> _TASK REQUIREMENTS_
List every line in this data where the string "caption" occurs.

> _DATASET EXCERPT_

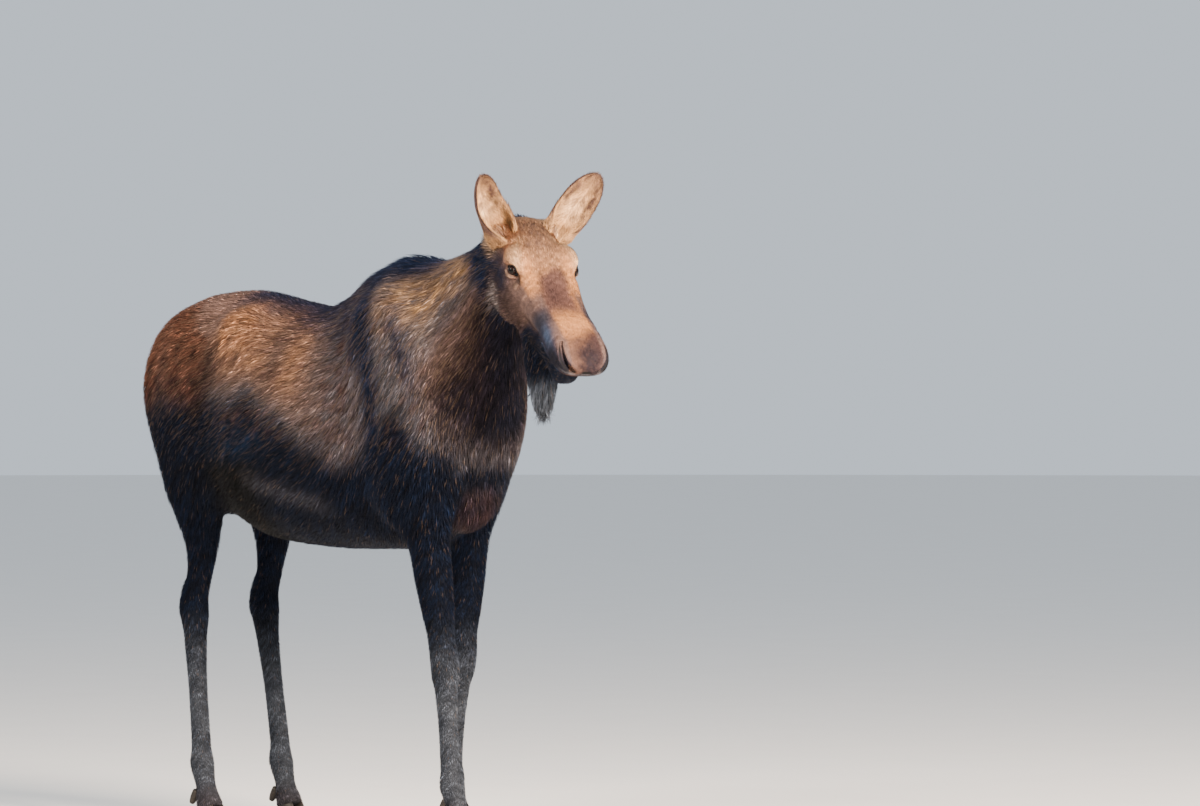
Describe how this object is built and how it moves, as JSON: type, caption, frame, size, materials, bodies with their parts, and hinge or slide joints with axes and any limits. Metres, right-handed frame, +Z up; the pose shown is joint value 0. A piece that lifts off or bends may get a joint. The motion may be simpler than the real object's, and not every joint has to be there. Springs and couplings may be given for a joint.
{
  "type": "moose",
  "caption": "Life-size standing cow moose in winter coat, still model, head turned to its right, hooves flat on the floor.",
  "frame": {"origin": "on the floor, under the middle of the box round the whole animal", "axes": "+Z up, -Y the way the body faces, +X to the animal's left"},
  "size_m": [0.6166, 2.2823, 2.0968],
  "materials": {
    "coat": "dense dark brown winter hair, matt",
    "face_coat": "short tan to brown hair, matt",
    "leg_coat": "short grey-brown hair, matt",
    "hoof": "dark horn, slightly worn",
    "eye": "wet, near black brown"
  },
  "bodies": {
    "root": {"eye_left": "eye", "ear_left": "face_coat", "eye_right": "eye", "ear_right": "face_coat", "hoof_foreleg_right_inner": "hoof", "dewclaw_foreleg_right_inner": "hoof", "hoof_foreleg_right_outer": "hoof", "dewclaw_foreleg_right_outer": "hoof", "foreleg_right": "leg_coat", "hoof_foreleg_left_inner": "hoof", "dewclaw_foreleg_left_inner": "hoof", "hoof_foreleg_left_outer": "hoof", "dewclaw_foreleg_left_outer": "hoof", "foreleg_left": "leg_coat", "hoof_hindleg_right_inner": "hoof", "dewclaw_hindleg_right_inner": "hoof", "hoof_hindleg_right_outer": "hoof", "dewclaw_hindleg_right_outer": "hoof", "hindleg_right": "leg_coat", "hoof_hindleg_left_inner": "hoof", "dewclaw_hindleg_left_inner": "hoof", "hoof_hindleg_left_outer": "hoof", "dewclaw_hindleg_left_outer": "hoof", "hindleg_left": "leg_coat", "trunk": "coat", "neck": "coat", "head": "face_coat", "lower_jaw": "coat", "bell": "coat", "tail": "coat"}
  },
  "joints": []
}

> _THE COMPLETED TASK_
Describe how this object is built and how it moves, as JSON: type, caption, frame, size, materials, bodies with their parts, and hinge or slide joints with axes and any limits. Metres, right-handed frame, +Z up; the pose shown is joint value 0. A piece that lifts off or bends may get a joint. The motion may be simpler than the real object's, and not every joint has to be there. Springs and couplings may be given for a joint.
  "caption": "Life-size standing cow moose in winter coat, still model, head turned to its right, hooves flat on the floor.",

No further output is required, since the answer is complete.